Eva started coughing and hacking and became extremely lethargic in August 2006. Needless to say I ran her to the vet who tested her blood. As she was coughing and her white blood count was high they thought she might have a respiratory infection and she was treated for that with antibiotics. After I stopped the antibiotics, the coughing returned and so we gave her another kind of antibiotic. This time the coughing returned before the course of antibiotics was finished. We were referred to a specialist who took an x-ray and discovered that my sweet girl was filled with fluid. The specialist said that Eva probably had a heart-condition. However after he drained the fluid and noticed it contained a lot of blood, he ruled out the heart-condition and said it was probably some kind of cancer. Unfortunately the lab results of the fluid were inconclusive, so we had an ultrasound done which showed a mass in her lungs. So next was a biopsy from the mass in her lungs. ALSO I had previously noticed some little lumps, but was told that they were fatty cysts which are common for a dog her age (10). But one of those lumps had changed and hardened and so he took a biopsy from that lump too. The results were devastating. I was told she had MH and it was recommended that I put her to sleep as soon as the symptoms worsened. Fortunately the removal of the fluid had eased her symptoms a great deal and she didn't seem to be in pain at all. And even though she had slowed down drastically she still had a great appetite and seemed happy to be with me. So we gave her prednisone to relieve any kind of inflammation and hoped for the best.
As I am retired I was able to be with her constantly and give her lots of love and attention.
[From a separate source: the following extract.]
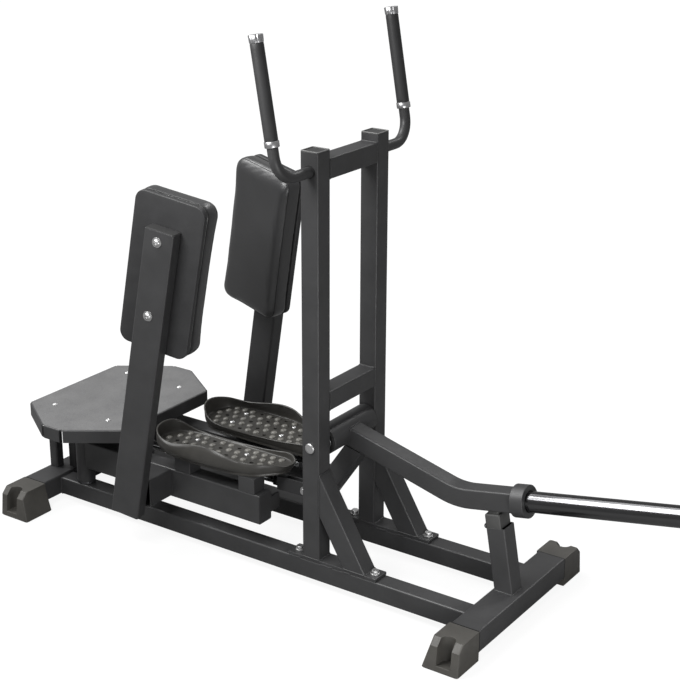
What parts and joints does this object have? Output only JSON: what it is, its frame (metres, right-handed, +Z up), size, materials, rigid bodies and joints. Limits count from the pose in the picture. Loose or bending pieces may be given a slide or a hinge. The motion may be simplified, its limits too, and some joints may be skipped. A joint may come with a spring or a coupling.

The memories of this extreme emotional 'quality time' really helped me a great deal after I lost her. I felt extremely lucky cause her quality of life was pretty good until the day she died. I understand now that others aren't that lucky. She did lose lots of weight and muscle mass and her breathing was very rapid, but she didn't seem to be in pain. However on her last morning she wasn't interested in her food. She went outside to go potty and her legs gave out. I knew that this was the end. Even though she got back on her feet, she still didn't want to eat and now she was clearly in pain and very distressed. I made that horrible dreaded call to the vet. I will never ever forget that day; the pain and emotions are still overwhelming.